How often to wash it and how to keep it fresher between washes
Most comforters do not need weekly washing. For normal use, every 2 to 3 months is a reasonable rhythm. If you use a duvet cover and a top sheet, the comforter itself can usually stay cleaner longer because the cover takes the daily wear, sweat, and skin oil.
- Wash sooner if there are spills, pet hair buildup, visible stains, or lingering odors.
- Wash more often if you have allergies, sleep hot, or share the bed with pets.
- Air out the bed for 20 to 30 minutes in the morning when possible so trapped moisture can escape.
- Keep a duvet cover on the comforter if the design allows it.
- Treat small stains immediately instead of waiting for a full wash cycle.
I also think it helps to be realistic about bedroom habits. Eating in bed, folding the comforter down every night, or sleeping with pets all shorten the time between washes. None of that is a problem by itself, but it changes how quickly the bedding picks up oils and odors.

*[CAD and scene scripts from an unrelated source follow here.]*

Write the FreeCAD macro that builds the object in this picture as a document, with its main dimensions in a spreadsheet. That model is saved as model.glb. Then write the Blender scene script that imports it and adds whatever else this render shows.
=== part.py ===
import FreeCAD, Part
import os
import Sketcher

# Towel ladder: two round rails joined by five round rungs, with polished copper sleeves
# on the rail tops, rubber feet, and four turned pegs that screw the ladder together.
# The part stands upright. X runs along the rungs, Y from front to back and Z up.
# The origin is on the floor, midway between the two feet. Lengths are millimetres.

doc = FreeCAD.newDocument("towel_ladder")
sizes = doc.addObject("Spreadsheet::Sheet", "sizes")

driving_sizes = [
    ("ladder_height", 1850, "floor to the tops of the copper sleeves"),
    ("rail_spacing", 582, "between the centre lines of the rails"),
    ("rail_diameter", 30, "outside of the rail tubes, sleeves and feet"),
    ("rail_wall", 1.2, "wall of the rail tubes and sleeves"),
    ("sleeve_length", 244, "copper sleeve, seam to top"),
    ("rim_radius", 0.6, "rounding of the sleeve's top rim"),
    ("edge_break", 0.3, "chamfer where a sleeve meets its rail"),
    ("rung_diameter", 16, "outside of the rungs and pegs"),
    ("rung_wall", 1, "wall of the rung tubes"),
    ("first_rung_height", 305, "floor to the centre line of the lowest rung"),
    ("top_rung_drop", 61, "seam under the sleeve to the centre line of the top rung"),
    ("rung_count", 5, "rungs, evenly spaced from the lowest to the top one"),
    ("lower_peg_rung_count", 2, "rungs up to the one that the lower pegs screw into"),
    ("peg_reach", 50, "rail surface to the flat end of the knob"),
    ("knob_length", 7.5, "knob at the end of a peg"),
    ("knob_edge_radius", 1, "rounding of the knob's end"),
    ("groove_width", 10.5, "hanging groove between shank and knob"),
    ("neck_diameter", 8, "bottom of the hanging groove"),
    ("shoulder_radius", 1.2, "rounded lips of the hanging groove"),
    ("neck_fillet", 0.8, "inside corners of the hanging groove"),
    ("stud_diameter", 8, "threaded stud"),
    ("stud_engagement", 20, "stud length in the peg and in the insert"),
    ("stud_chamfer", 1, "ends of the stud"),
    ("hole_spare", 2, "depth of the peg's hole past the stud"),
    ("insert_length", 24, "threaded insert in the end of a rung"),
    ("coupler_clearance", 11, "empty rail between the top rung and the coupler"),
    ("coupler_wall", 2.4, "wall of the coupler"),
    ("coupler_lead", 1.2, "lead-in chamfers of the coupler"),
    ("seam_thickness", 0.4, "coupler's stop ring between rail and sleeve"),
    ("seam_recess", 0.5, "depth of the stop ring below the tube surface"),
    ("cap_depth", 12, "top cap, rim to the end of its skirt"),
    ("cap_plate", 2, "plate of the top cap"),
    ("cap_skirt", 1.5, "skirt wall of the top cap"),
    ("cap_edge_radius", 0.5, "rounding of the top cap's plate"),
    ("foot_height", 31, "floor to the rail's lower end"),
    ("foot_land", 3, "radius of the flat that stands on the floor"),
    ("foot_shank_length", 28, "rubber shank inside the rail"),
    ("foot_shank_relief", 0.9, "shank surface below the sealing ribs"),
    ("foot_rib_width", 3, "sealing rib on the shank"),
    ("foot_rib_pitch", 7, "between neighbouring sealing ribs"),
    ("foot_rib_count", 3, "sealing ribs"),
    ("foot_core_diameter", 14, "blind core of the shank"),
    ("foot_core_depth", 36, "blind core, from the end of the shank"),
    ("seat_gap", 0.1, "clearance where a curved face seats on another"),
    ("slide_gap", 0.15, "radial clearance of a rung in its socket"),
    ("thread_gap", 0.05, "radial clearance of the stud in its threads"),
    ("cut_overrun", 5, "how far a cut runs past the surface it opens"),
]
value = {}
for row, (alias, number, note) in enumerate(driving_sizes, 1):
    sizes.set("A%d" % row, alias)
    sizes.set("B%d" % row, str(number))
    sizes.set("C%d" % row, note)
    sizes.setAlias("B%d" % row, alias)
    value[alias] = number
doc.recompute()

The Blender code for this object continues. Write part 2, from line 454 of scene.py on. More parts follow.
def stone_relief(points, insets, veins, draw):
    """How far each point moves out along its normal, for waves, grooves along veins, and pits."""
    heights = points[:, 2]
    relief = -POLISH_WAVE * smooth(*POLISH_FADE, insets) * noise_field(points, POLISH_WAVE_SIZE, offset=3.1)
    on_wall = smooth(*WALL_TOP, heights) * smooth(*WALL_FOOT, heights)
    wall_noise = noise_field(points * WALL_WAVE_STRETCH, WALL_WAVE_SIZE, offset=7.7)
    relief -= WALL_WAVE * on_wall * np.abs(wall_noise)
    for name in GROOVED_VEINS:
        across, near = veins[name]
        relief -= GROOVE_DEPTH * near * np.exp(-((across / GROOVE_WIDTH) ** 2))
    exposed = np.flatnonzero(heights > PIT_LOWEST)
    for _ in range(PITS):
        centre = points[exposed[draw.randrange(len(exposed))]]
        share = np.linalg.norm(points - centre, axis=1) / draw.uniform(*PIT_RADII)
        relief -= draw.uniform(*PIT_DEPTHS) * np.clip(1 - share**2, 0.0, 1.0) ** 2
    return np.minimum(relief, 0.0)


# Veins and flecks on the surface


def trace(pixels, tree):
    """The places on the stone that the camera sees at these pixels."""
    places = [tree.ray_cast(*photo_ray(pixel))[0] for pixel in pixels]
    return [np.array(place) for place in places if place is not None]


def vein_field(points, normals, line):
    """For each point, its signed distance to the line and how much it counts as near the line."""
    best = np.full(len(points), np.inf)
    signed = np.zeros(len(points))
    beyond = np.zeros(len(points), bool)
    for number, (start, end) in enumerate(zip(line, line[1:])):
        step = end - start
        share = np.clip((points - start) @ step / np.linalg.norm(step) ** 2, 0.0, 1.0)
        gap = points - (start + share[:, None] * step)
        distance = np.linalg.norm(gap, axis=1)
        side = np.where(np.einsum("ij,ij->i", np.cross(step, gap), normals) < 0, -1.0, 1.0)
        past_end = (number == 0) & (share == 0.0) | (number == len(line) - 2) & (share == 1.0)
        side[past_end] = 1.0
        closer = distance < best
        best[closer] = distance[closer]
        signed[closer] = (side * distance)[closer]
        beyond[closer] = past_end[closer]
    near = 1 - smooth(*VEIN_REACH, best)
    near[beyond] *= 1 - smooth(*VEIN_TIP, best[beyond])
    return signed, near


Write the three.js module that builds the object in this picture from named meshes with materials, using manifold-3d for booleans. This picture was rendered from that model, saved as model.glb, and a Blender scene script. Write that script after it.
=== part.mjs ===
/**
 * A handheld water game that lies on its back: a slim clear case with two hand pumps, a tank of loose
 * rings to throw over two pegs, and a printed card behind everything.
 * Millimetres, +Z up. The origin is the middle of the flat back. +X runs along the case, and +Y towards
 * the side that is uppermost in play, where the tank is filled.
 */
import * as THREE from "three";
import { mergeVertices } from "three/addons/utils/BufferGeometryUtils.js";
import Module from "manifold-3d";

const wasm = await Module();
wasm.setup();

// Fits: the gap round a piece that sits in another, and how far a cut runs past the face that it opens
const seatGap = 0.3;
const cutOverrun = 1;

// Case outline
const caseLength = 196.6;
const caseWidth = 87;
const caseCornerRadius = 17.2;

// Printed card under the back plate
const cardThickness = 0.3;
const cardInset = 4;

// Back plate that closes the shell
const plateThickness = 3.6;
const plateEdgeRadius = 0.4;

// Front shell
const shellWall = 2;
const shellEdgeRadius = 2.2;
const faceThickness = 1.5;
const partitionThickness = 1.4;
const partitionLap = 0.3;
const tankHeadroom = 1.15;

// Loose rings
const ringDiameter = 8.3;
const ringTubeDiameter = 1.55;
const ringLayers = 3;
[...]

The small habits that make the next wash easier
If I had to reduce the whole process to one principle, it would be this: protect the loft first, then clean the fabric. That means using enough machine space, a gentle cycle, modest detergent, and slow drying until the fill is fully dry from edge to center. Those steps do more for the life of the bedding than any shortcut ever will.
For most homes, the smartest routine is simple: spot-treat stains quickly, wash the comforter only when it needs it, and use a duvet cover if you want to stretch the time between deep cleans. That is the practical path to a cleaner bed and better sleep comfort without wearing the comforter out faster than necessary.